Exercise instructions
Keep every line where the word "materials" appears; drop the rest.

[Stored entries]

++++++++++++++++++++

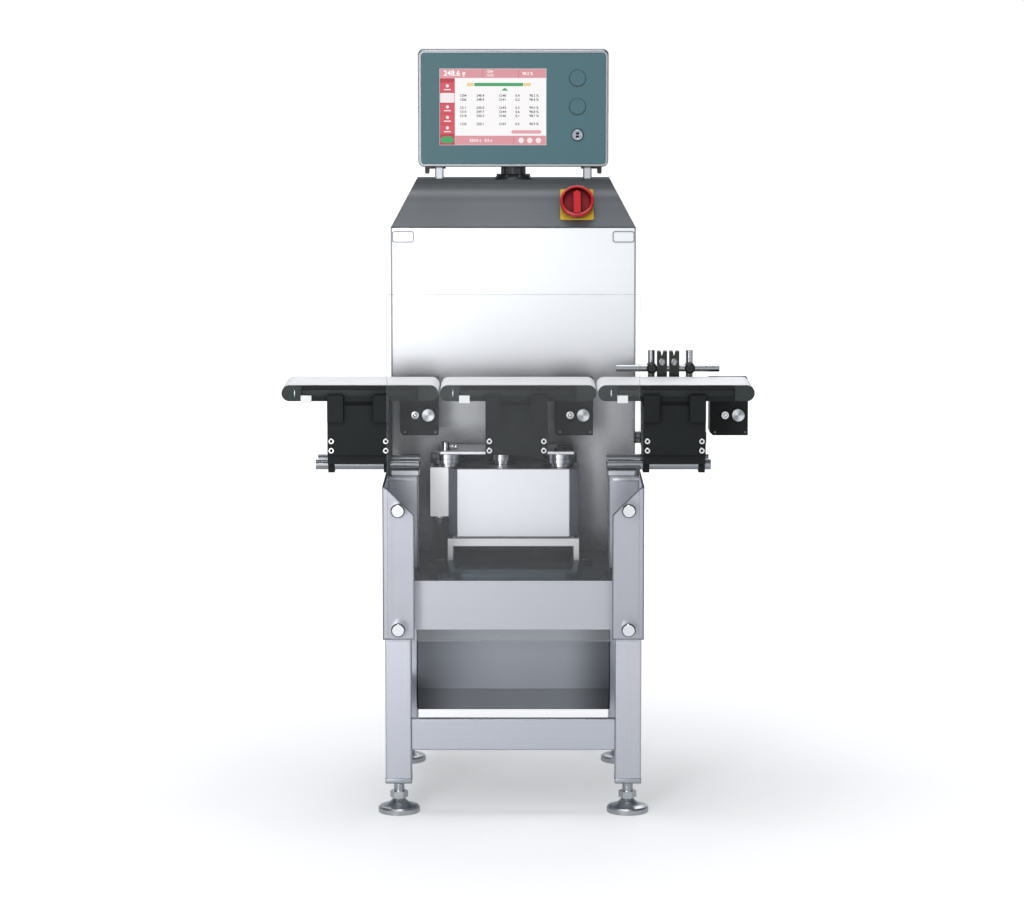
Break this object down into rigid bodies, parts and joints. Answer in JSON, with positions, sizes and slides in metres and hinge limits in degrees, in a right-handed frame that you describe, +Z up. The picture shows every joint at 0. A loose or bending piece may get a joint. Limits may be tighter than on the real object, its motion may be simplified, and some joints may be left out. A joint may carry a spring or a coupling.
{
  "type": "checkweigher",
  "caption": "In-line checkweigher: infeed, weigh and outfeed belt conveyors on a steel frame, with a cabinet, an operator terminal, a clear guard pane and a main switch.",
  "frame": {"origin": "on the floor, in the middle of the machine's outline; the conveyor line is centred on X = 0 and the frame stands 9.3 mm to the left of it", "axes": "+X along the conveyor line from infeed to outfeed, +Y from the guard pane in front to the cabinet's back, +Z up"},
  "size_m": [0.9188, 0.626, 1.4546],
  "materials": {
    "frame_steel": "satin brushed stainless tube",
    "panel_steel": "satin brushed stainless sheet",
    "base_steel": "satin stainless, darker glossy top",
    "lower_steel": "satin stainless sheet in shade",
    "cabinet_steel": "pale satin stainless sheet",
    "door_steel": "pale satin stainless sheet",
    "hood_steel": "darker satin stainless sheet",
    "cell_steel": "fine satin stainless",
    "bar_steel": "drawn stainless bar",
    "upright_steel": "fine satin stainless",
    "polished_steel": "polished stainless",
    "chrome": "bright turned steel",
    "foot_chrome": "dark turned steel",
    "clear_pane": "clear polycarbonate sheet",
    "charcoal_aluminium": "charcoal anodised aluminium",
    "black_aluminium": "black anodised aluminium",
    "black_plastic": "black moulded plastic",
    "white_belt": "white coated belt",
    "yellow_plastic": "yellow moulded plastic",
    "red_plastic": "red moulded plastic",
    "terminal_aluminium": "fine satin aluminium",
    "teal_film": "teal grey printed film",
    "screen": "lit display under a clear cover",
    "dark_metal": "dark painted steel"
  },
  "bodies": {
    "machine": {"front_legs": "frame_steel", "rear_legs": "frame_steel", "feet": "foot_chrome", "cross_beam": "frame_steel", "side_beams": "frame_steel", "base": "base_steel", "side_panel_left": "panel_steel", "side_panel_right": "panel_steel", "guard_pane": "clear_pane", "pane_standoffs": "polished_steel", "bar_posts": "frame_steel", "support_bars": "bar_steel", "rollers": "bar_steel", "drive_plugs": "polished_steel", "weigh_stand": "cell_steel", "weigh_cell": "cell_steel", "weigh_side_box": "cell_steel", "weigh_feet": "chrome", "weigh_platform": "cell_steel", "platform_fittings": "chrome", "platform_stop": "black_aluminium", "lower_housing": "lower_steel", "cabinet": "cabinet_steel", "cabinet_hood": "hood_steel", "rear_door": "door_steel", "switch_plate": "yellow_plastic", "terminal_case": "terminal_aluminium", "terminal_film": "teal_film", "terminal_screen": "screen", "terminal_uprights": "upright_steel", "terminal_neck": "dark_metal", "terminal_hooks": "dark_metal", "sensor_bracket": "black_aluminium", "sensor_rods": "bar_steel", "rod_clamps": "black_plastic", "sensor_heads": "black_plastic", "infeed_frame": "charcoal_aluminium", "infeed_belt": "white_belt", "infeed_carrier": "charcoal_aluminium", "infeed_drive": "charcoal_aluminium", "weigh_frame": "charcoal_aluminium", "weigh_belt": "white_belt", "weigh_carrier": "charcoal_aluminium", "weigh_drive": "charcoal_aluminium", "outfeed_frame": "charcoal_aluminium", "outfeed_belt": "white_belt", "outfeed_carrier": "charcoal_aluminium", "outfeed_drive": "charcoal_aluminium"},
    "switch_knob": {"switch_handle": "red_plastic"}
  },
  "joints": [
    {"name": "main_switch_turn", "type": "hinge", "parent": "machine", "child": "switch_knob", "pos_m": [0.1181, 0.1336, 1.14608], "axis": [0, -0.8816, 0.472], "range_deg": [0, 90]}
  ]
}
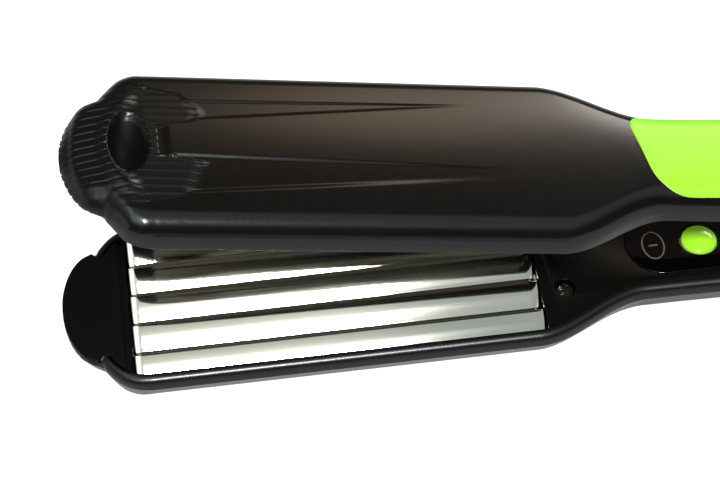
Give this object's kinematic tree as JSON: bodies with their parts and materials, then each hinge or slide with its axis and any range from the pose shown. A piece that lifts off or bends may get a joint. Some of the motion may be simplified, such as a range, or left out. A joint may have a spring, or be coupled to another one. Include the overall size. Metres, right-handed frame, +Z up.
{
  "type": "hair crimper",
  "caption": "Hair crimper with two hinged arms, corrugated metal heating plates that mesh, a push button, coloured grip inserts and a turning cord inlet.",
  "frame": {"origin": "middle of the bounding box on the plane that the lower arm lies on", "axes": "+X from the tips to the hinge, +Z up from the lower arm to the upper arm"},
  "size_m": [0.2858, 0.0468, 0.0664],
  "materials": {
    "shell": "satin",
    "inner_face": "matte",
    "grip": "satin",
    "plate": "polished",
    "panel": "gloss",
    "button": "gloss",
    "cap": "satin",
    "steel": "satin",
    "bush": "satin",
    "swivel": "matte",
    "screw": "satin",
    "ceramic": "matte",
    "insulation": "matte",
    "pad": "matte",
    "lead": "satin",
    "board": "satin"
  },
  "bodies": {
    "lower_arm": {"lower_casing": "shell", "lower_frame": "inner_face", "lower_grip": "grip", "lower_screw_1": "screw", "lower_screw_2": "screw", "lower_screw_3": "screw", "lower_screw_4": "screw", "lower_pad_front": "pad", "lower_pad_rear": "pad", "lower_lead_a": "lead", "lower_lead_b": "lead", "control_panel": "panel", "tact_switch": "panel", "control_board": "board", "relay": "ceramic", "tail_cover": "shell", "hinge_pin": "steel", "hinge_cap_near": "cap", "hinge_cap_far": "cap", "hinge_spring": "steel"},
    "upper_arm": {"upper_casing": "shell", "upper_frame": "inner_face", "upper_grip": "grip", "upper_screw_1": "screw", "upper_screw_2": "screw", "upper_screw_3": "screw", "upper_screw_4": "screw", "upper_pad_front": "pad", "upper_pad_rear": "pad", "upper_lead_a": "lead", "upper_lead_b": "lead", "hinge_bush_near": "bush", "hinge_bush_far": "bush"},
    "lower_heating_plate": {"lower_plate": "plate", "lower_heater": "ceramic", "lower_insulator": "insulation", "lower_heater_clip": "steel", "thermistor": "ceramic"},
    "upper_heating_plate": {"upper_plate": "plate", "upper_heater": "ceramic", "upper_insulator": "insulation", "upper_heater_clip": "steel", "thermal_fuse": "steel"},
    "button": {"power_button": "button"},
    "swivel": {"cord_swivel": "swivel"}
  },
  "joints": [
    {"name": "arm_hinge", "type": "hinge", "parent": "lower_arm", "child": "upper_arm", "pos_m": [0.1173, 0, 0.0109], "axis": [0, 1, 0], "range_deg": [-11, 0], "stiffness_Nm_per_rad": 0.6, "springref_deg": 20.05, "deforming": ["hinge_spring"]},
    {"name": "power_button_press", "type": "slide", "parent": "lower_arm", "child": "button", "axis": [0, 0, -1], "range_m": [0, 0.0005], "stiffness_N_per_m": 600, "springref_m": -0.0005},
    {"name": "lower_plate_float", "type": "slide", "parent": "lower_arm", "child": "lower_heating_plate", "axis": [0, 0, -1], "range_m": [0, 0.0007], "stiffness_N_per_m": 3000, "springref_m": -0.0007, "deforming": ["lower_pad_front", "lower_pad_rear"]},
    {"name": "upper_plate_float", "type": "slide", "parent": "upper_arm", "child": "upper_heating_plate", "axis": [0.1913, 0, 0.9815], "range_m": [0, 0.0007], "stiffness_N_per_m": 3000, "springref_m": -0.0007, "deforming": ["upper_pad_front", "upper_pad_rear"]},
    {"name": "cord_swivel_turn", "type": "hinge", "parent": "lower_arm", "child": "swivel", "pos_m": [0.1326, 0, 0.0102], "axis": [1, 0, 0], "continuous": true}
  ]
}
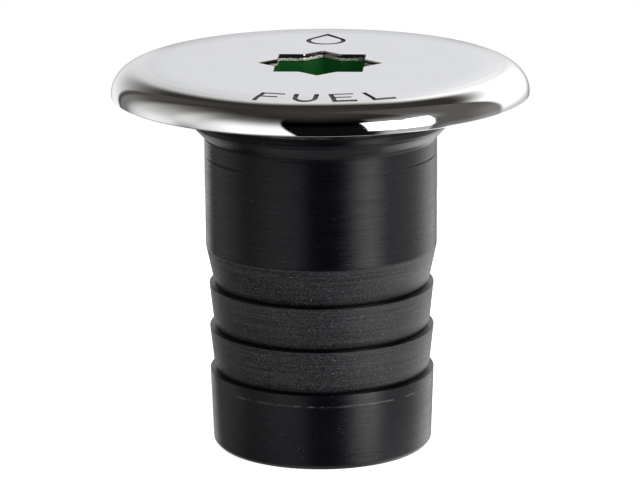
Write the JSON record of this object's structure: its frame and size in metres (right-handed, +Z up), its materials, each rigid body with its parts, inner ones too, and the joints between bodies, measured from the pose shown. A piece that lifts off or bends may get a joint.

++++++++++++++++++++

Exercise answer
  "materials": {
Give this object's kinematic tree as JSON: bodies with their parts and materials, then each hinge or slide with its axis and any range from the pose shown. A piece that lifts off or bends may get a joint. Some of the motion may be simplified, such as a range, or left out. A joint may have a spring, or be coupled to another one. Include the overall size. Metres, right-handed frame, +Z up.
  "materials": {
Write the JSON record of this object's structure: its frame and size in metres (right-handed, +Z up), its materials, each rigid body with its parts, inner ones too, and the joints between bodies, measured from the pose shown. A piece that lifts off or bends may get a joint.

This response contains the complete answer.